Марсель, обладающий более литературным (то есть риторически менее наивным) умом, чем Сван, замечает, что судомойка и Благость Джотто похожи друг на друга не физической формой, а чем-то иным. Их сходство также связано с чтением и пониманием, и любопытно, что в этом отношении оно негативно. Общее для судомойки и Благости свойство — это непонимание: обе они выделяются чертами, которые проявляют, «по-видимому не постигая... [их] смысла» (72). Похоже, что им обеим присуща одна и та же неспособность к чтению.

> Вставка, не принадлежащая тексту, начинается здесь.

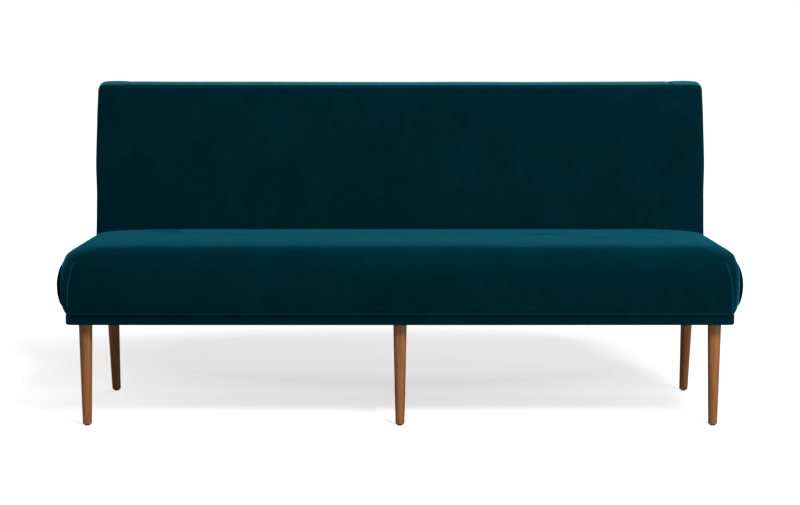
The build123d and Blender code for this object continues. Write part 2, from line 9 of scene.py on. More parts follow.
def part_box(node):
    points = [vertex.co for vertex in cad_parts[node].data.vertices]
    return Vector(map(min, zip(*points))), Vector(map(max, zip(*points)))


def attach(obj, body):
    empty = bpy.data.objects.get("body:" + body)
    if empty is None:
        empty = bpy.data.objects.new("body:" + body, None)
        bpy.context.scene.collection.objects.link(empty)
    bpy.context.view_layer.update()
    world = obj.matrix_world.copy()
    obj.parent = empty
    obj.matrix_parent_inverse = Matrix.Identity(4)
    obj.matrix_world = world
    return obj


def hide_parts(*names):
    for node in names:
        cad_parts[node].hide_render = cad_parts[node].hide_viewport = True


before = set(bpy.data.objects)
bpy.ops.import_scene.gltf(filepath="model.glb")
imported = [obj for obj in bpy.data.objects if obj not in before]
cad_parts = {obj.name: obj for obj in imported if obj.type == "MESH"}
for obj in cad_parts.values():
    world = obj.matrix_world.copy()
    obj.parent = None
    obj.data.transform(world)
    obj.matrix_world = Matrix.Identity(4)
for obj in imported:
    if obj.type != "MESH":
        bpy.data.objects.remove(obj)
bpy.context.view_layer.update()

# Lengths are in metres. Tables of small sizes are in millimetres, and mm turns them into metres.
mm = 0.001
scene = bpy.context.scene
for leftover in ("Cube", "Light", "Camera"):
    if leftover in bpy.data.objects:
        bpy.data.objects.remove(bpy.data.objects[leftover])

# Where the padding has to sit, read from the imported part
bandLow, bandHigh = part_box("base_band")
dustLow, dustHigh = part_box("dust_cover")
halfWidth = bandHigh.x
baseFront = bandLow.y
baseRear = bandHigh.y
backThickness = 97 * mm
backLean = 11.3
leanSlope = math.tan(math.radians(backLean))
# Points along an edge lie closer together this far round a seam.
fineReach = 22 * mm
# Rays that look for a surface start this far off.
castReach = 2.0
# Corners where seat and back meet widen over this stretch of height, given by start and length.
cornerRamp = (370 * mm, 80 * mm)


def backRear(z):
    return baseRear + (z - bandLow.z) * leanSlope


def backFront(z):
    return backRear(z) - backThickness


# Small helpers

def clamp(value):
    return min(max(value, 0.0), 1.0)


def smoothStep(value):
    share = clamp(value)
    return share * share * (3 - 2 * share)


def ramp(value, stretch):
    # Rises smoothly from 0 to 1 over a stretch, given by its start and its length.
    start, length = stretch
    return smoothStep((value - start) / length)


def lowCorner(low, high, z):
    # Corners where seat and back meet are tight at the rail, so that it can't be seen between them.
    return low + (high - low) * ramp(z, cornerRamp)


def catmull(before, start, end, after, share):
    row = []
    for a, b, c, d in zip(before, start, end, after):
        curve = 2 * b + (c - a) * share + (2 * a - 5 * b + 4 * c - d) * share ** 2
        row.append(0.5 * (curve + (3 * b - a - 3 * c + d) * share ** 3))
    return row


def smoothRows(rows, counts):
    # Draws given rows out into a smooth run, with a number of steps from each to the next.
    drawn = [list(rows[0])]
    for index, count in enumerate(counts):
        before = rows[max(index - 1, 0)]
        after = rows[min(index + 2, len(rows) - 1)]
        for step in range(1, count + 1):
            drawn.append(catmull(before, rows[index], rows[index + 1], after, step / count))
    return drawn


def smoothPath(points, step):
    counts = [max(1, round(math.dist(a, b) / step)) for a, b in zip(points, points[1:])]
    return [Vector(row) for row in smoothRows(points, counts)]


def markShares(halfSpan, step, fineStep, places):
    # Shares of an edge from -1 to 1, closer together round some places.
    marks = [0.0]
    while marks[-1] < halfSpan:
        near = any(abs(marks[-1] - place) < fineReach for place in places)
        marks.append(marks[-1] + (fineStep if near else step))
    marks[-1] = halfSpan
    if marks[-1] - marks[-2] < fineStep / 3:
        marks.pop(-2)
    half = [mark / halfSpan for mark in marks]
    return [-share for share in reversed(half[1:])] + half


def planRing(z, wide, front, rear, frontRadius, rearRadius, shares, counts):
    # A level outline from the rear left, round the front and back along the rear. Counts are the
    # steps of a side, a front corner, the edge between two corners and a rear corner.
    side, corner, _, rearCorner = counts
    frontX, frontY = wide - frontRadius, front + frontRadius
    rearX, rearY = wide - rearRadius, rear - rearRadius
    ring = []

    def arc(x, y, radius, startAngle, count):
        for step in range(count):
            angle = startAngle + math.pi / 2 * step / count
            ring.append(Vector((x + radius * math.cos(angle), y + radius * math.sin(angle), z)))

    for step in range(side):
        ring.append(Vector((-wide, rearY + (frontY - rearY) * step / side, z)))
    arc(-frontX, frontY, frontRadius, math.pi, corner)
    for share in shares[:-1]:
        ring.append(Vector((share * frontX, front, z)))
    arc(frontX, frontY, frontRadius, -math.pi / 2, corner)
    for step in range(side):
        ring.append(Vector((wide, frontY + (rearY - frontY) * step / side, z)))
    arc(rearX, rearY, rearRadius, 0.0, rearCorner)
    for share in reversed(shares[1:]):
        ring.append(Vector((share * rearX, rear, z)))
    arc(-rearX, rearY, rearRadius, math.pi / 2, rearCorner)
    return ring


def endFaces(start, size, counts):
    # Strips across the first or last outline, from its front edge to its rear edge.
    side, corner, edge, rearCorner = counts
    frontStart = side + corner
    rightStart = frontStart + edge
    rearStart = rightStart + corner + side + rearCorner
    rearEnd = rearStart + edge
    faces = []
    for step in range(edge):
        faces.append((frontStart + step, frontStart + step + 1, rearEnd - step - 1, rearEnd - step))
    faces.append(tuple(range(rearEnd, size)) + tuple(range(frontStart + 1)))
    faces.append(tuple(range(rightStart, rearStart + 1)))
    return [tuple(start + index for index in face) for face in faces]


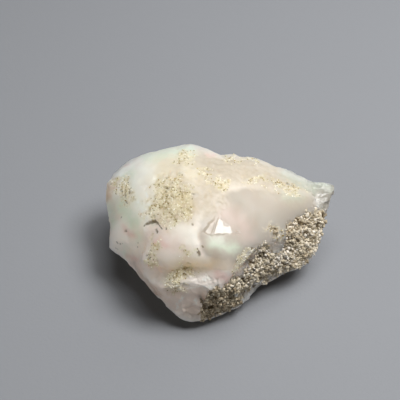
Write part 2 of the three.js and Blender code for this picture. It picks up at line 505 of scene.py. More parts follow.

Отрывок с превеликой тщательностью описывает эту общую для них неспособность читать. Аллегорический образ или иконический знак обладает, с одной стороны, репрезентационной ценностью и силой: Благость представляет собой форму, душевные свойства которой коннотативно передают определенное значение. Более того, она делает жесты или (в случае уже не пиктограммы, но словесного иконического знака) рассказывает истории, особенно выделяющиеся своим стремлением содержать значение. Фигуры должны быть наделены семантической напряженностью, дарующей им особенно эффективную функцию репрезентации. Аллегорический иконический знак должен привлекать внимание; его семантическую значимость следует драматизировать. Марсель настаивает на том, что судомойка и фрески Джотто напоминают друг друга общим для них призывом сосредоточить внимание на аллегорической детали: «Внимание Зависти — так же, как и наше,— всецело сосредоточено на положении губ...», подобно тому, как обстояло дело «с нашей бедной судомойкой: разве наше внимание не приковывалось к ее животу из-за тяжести, которая вздувала его?» (72, 73). В метафоре подстановка фигурального значения вместо буквального порождает путем синтеза собственное значение, которое может оставаться скрытым, пока оно не будет конституировано самой фигурой. Но в аллегории, как здесь описано, кажется, будто автор потерял уверенность в эффективности силы подстановок, произведенной сходствами: он устанавливает собственное значение прямо посредством внутритекстового кода, или традиции, используя литературный знак, который не имеет никакого сходства с этим значением и который передает, в свою очередь, свое собственное значение, не совпадающее с буквальным значением аллегории. Выражение лица «могучей и мужеподобной» (72) матроны, нарисованной Джотто, не несет в себе никакого дополнительного значения благости, и даже когда, как в случае с Завистью, можно проследить сходство идеи и выражения лица, подчеркивается иконическая деталь, отвлекающая наше внимание и скрывающая возможное сходство от наших глаз.